WEST ENGLEWOOD — City Council approved more than $4.6 million Wednesday to help developers transform a long-vacant West Englewood school into affordable housing and social services offices.
Developers at Wisconsin-based Gorman & Company were approved for up to $4.2 million in tax-increment financing and up to $462,658 in Multi-Family TIF to repurpose Charles Warrington Earle School into affordable housing. The project first received City Council approval in September.
Former Mayor Rahm Emanuel closed Earle along with 49 other schools more than a decade ago.
Earle School Family Residences, 6121 S. Hermitage Ave., will have 50 affordable apartments, a computer lab, fitness center, community room, laundry room, bike storage and 50 parking spaces, developers previously shared at a Plan Commission meeting.
All 50 apartments — 30 one-bedroom apartments and 20 two-bedroom units — will qualify for neighbors earning between 15-60 percent of the average median income. Englewood’s median income is about $24,429, according to a July 2023 report from the Chicago Metropolitan Agency for Planning.
The development will also have wraparound services for individuals and families at risk of homelessness provided by the Phoenix Foundation.
The total cost to build the affordable housing development is about $33 million, Ron Clewer, Illinois Market President at Gorman & Company, told Block Club.
In addition to TIF dollars, the project has been approved for about $17.5 million in funding from the Illinois Housing Authority and received support from other sources, including ComEd, Clewer said.
Gorman & Company, operating under Earle School, LLC, has set a closing date of May 1 and anticipates construction to take 18 months, Clewer said.
If all goes as planned, Earle School Family Residences will welcome its first families by winter 2025, Clewer said.
“Housing is needed within the Englewood community, and what better way to accomplish that than to repurpose a vacant and blighted building and bring a vibrant necessity,” Clewer said. “We’re excited to get it under construction and have it serve a great purpose to the people of Englewood.”
The Earle School Family Residences has been seven years in the making, Clewer said.
Developers first met with Ald. Raymond Lopez (15th), whose ward includes the school, in 2017 to discuss the project, Clewer said. Gorman & Company bought the building in 2017 for $200,000.
Gorman & Company joined community organizations Teamwork Englewood, Resident Association of Greater Englewood and E.G. Woode to form an Earle School outreach team. Developers wanted to connect directly with the community to prioritize their visions for the project, Clewer said.
At the time, neighbors wanted the vacant school to be repurposed, not torn down, Clewer said. They also wanted housing and a gathering space.
The affordable housing project checks neighbors’ boxes while not pricing people out of the community, Clewer said.

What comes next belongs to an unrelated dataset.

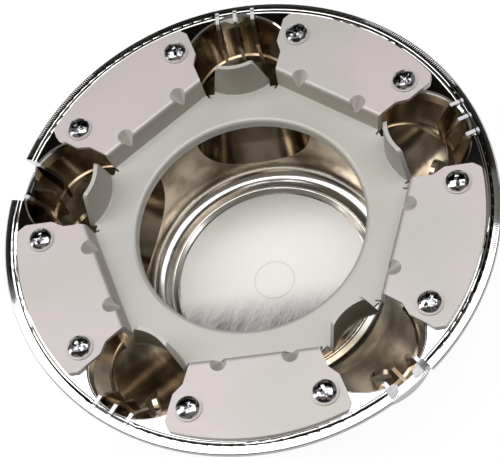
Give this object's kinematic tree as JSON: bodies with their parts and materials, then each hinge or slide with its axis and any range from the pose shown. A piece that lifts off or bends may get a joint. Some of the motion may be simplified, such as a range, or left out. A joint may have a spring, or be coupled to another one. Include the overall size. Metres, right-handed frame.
{
  "type": "wheel centre cap",
  "caption": "Round chromed wheel centre cap with a domed bowl, lug pockets and a screwed-on steel retainer with bent tabs, seen from its mounting side.",
  "frame": {"origin": "centre of the flat front face that the cap lies on", "axes": "+Z along the axle line, towards the mounting side; a lug pocket lies at +Y and a retainer tab at -Y"},
  "size_m": [0.186, 0.186, 0.0691],
  "materials": {
    "chrome_plate": "bright plated plastic, mirror-like, satin on the bowl's floor",
    "steel_sheet": "satin",
    "screw_steel": "bright zinc-plated"
  },
  "bodies": {
    "root": {"cap_body": "chrome_plate", "retainer": "steel_sheet", "screw_01": "screw_steel", "screw_02": "screw_steel", "screw_03": "screw_steel", "screw_04": "screw_steel", "screw_05": "screw_steel", "screw_06": "screw_steel", "screw_07": "screw_steel", "screw_08": "screw_steel", "screw_09": "screw_steel", "screw_10": "screw_steel"}
  },
  "joints": []
}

Earle School Family Residences is an adaptive historic reuse project — a strategy often used by the city to redress historic disinvestment by preserving vacant buildings on the South and West sides. Earle School was built in 1897 and added to the National Register of Historic Places in 2021.
At a meeting at Lindblom High School, students emphasized how important the arts were to the former school, Clewer said. The school once had vibrant murals adorning its walls.
Developers preserved some of those murals painted in the late ‘90s and early 2000s and will have them printed on vinyl and put back on the walls, Clewer said.
Repurposing Earle School is the first phase of the West Englewood project, Clewer said.
Phase two of the development will bring more housing to a vacant lot next to the former school, Clewer said. The townhome-like structure could have more than 100 apartments, depending on the final design, he said.
In phase three of the project, developers will transform “blighted and vacant buildings” near the school into single-family homes, he said.
The hope is to encourage other investors to believe in and help the community as it goes through a “renaissance,” Clewer said.
“My hope for the future is to prove to those who doubted the school could be saved that it could be repurposed into something productive,” Clewer said. “Englewood residents are amongst the most hopeful, engaged and caring residents. The people who live here deserve this.”